- Born: Babatunde Oladimeji Iseyin
- Education: University of Ibadan
- Occupations: Actor; Director;
- Notable work: Aajiirebi

= Tunde Oladimeji =

Nigerian filmmaker and actor

Tunde Oladimeji is a Nigerian documentary filmmaker, actor, director and television presenter, known for pioneering documentary film in indigenous language in Nigeria.
He is the director of Aajiirebi, a breakfast show airing on Africa magic Yoruba.

==Life==
Oladimeji was born in Iseyin, Oyo State, Nigeria. His mother was a teacher and his father is a surveyor.
He began his filmmaking career at the University of Ibadan where he graduated and co-produced his first film, an adaptation of the late Oladejo Okediji's 1972 book titled Agbalagba akan.

He played a major role in Borokini, a Yoruba Telenovela and a lead role in Akekaka, a film produced by Jaiye Kuti featuring Femi Adebayo, Mercy Aigbe and Ebun Oloyede.

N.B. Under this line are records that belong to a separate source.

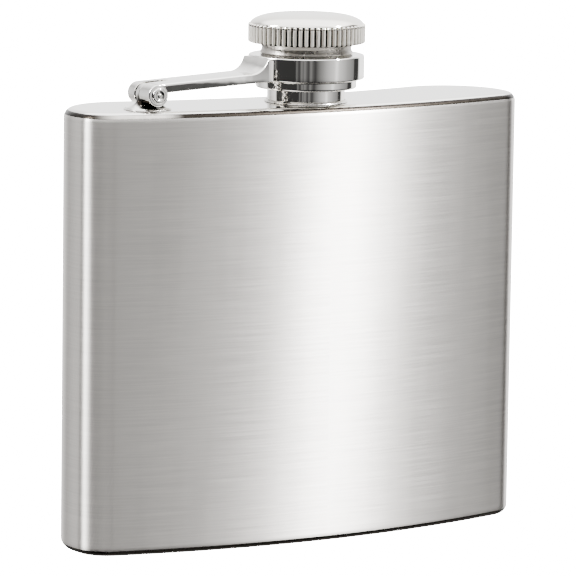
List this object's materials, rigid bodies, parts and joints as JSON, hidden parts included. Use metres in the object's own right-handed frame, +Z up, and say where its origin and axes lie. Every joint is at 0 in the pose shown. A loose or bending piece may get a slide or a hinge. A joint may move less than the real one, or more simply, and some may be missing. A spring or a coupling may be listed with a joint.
{
  "type": "hip flask",
  "caption": "Curved steel hip flask with a brushed body, polished ends, and a knurled screw cap held captive in the ring of a hinged arm.",
  "frame": {"origin": "under the middle of the whole flask's bounding box, on the surface that it stands on", "axes": "+X along the body's width, towards the end without the hinge; -Y towards the convex front; +Z up along the neck"},
  "size_m": [0.0956, 0.0275, 0.0995],
  "materials": {
    "brushed_steel": "stainless sheet, brushed across the width with fine grit, lacquer-free",
    "polished_steel": "stainless steel buffed to a mirror",
    "weld": "weld metal, dressed flush and buffed",
    "gasket": "white food silicone, moulded, matt"
  },
  "bodies": {
    "flask": {"body_shell": "brushed_steel", "side_seam_weld": "weld", "top_seam_weld": "weld", "bottom_seam_weld": "weld", "top_plate": "polished_steel", "bottom_plate": "polished_steel", "neck_tube": "polished_steel", "neck_weld": "weld", "hinge_bracket": "polished_steel", "bracket_weld": "weld", "hinge_pin": "polished_steel"},
    "arm": {"cap_arm": "polished_steel", "arm_ring": "polished_steel"},
    "cap": {"cap_shell": "polished_steel", "cap_sleeve": "polished_steel", "cap_retaining_ring": "polished_steel", "cap_gasket": "gasket"}
  },
  "joints": [
    {"name": "arm_hinge", "type": "hinge", "parent": "flask", "child": "arm", "pos_m": [-0.0342, -0.00337, 0.0855], "axis": [0, -1, 0], "range_deg": [0, 176]},
    {"name": "cap_spin", "type": "hinge", "parent": "arm", "child": "cap", "pos_m": [0, -0.00337, 0.0946], "axis": [0, 0, 1], "continuous": true}
  ]
}
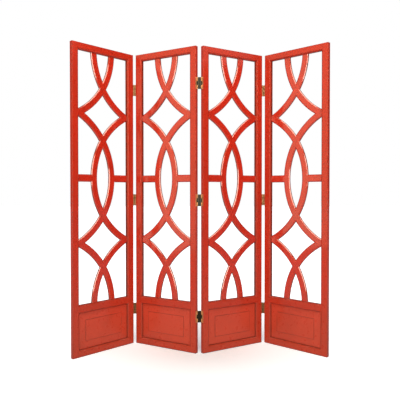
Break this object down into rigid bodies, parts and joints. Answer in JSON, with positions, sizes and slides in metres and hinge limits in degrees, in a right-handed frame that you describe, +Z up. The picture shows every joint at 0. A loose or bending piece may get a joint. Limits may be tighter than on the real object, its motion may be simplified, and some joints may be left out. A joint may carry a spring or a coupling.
{
  "type": "folding screen",
  "caption": "Free-standing folding screen: tall framed panels of curved openwork over a raised field panel, joined by double-action hinges so that each fold closes either way.",
  "frame": {"origin": "on the floor, at the centre of the standing screen's bounding box", "axes": "+X runs along the screen from the left panel to the right one, +Y points to the back, and +Z is up. The middle fold points to the front, towards -Y."},
  "size_m": [1.5006, 0.3323, 1.829],
  "materials": {
    "frame_lacquer": "red lacquered wood, satin gloss, worn darker along edges and in corners",
    "fretwork_lacquer": "red lacquered wood, satin gloss, dark glaze left along the bevels",
    "field_lacquer": "red lacquered wood, satin gloss, dark glaze round the raised field",
    "hinge_brass": "satin brass, slightly tarnished",
    "screw_brass": "satin brass",
    "aged_brass": "dark aged brass"
  },
  "bodies": {
    "centre_links": {"centre_fold_links": "aged_brass"},
    "panel_2": {"panel_2_left_stile": "frame_lacquer", "panel_2_right_stile": "frame_lacquer", "panel_2_top_rail": "frame_lacquer", "panel_2_middle_rail": "frame_lacquer", "panel_2_bottom_rail": "frame_lacquer", "panel_2_fretwork": "fretwork_lacquer", "panel_2_field_panel": "field_lacquer", "left_fold_right_leaves": "hinge_brass", "left_fold_right_pins": "aged_brass", "left_fold_right_screws": "screw_brass", "centre_fold_left_leaves": "hinge_brass", "centre_fold_left_pins": "aged_brass", "centre_fold_left_screws": "screw_brass"},
    "left_links": {"left_fold_links": "aged_brass"},
    "panel_1": {"panel_1_left_stile": "frame_lacquer", "panel_1_right_stile": "frame_lacquer", "panel_1_top_rail": "frame_lacquer", "panel_1_middle_rail": "frame_lacquer", "panel_1_bottom_rail": "frame_lacquer", "panel_1_fretwork": "fretwork_lacquer", "panel_1_field_panel": "field_lacquer", "left_fold_left_leaves": "hinge_brass", "left_fold_left_pins": "aged_brass", "left_fold_left_screws": "screw_brass"},
    "panel_3": {"panel_3_left_stile": "frame_lacquer", "panel_3_right_stile": "frame_lacquer", "panel_3_top_rail": "frame_lacquer", "panel_3_middle_rail": "frame_lacquer", "panel_3_bottom_rail": "frame_lacquer", "panel_3_fretwork": "fretwork_lacquer", "panel_3_field_panel": "field_lacquer", "centre_fold_right_leaves": "hinge_brass", "centre_fold_right_pins": "aged_brass", "centre_fold_right_screws": "screw_brass", "right_fold_left_leaves": "hinge_brass", "right_fold_left_pins": "aged_brass", "right_fold_left_screws": "screw_brass"},
    "right_links": {"right_fold_links": "aged_brass"},
    "panel_4": {"panel_4_left_stile": "frame_lacquer", "panel_4_right_stile": "frame_lacquer", "panel_4_top_rail": "frame_lacquer", "panel_4_middle_rail": "frame_lacquer", "panel_4_bottom_rail": "frame_lacquer", "panel_4_fretwork": "fretwork_lacquer", "panel_4_field_panel": "field_lacquer", "right_fold_right_leaves": "hinge_brass", "right_fold_right_pins": "aged_brass", "right_fold_right_screws": "screw_brass"}
  },
  "joints": [
    {"name": "centre_fold_left_pin", "type": "hinge", "parent": "centre_links", "child": "panel_2", "pos_m": [-0.01905, -0.06502, 0], "axis": [0, 0, -1], "range_deg": [-120, 60]},
    {"name": "centre_fold_right_pin", "type": "hinge", "parent": "centre_links", "child": "panel_3", "pos_m": [0.00595, -0.06502, 0], "axis": [0, 0, 1], "range_deg": [-120, 60]},
    {"name": "left_fold_inner_pin", "type": "hinge", "parent": "panel_2", "child": "left_links", "pos_m": [-0.40495, 0.15778, 0], "axis": [0, 0, 1], "range_deg": [-127.5, 52.5]},
    {"name": "left_fold_outer_pin", "type": "hinge", "parent": "left_links", "child": "panel_1", "pos_m": [-0.42973, 0.15451, 0], "axis": [0, 0, 1], "range_deg": [-127.5, 52.5]},
    {"name": "right_fold_inner_pin", "type": "hinge", "parent": "panel_3", "child": "right_links", "pos_m": [0.39185, 0.15778, 0], "axis": [0, 0, -1], "range_deg": [-126.25, 53.75]},
    {"name": "right_fold_outer_pin", "type": "hinge", "parent": "right_links", "child": "panel_4", "pos_m": [0.4167, 0.15505, 0], "axis": [0, 0, -1], "range_deg": [-126.25, 53.75]}
  ]
}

He was also the assistant producer of Amstel Malta Box Office Season 5 and the director of Aajiirebi. He anchored Arambara and co-directed Eleyinju aani, Arambara.

Oladimeji is the producer of Yoruba Heritage Documentary series. One of the documentary series, Ibadan was nominated in the best documentary category at the 2020 Africa Magic Viewers' Choice Awards. Other documentary in the series includes Eko àkéte, Abeokuta ilẹ̀ Ẹ̀gbá, Ife Ooye, and Oshogbo Oroki.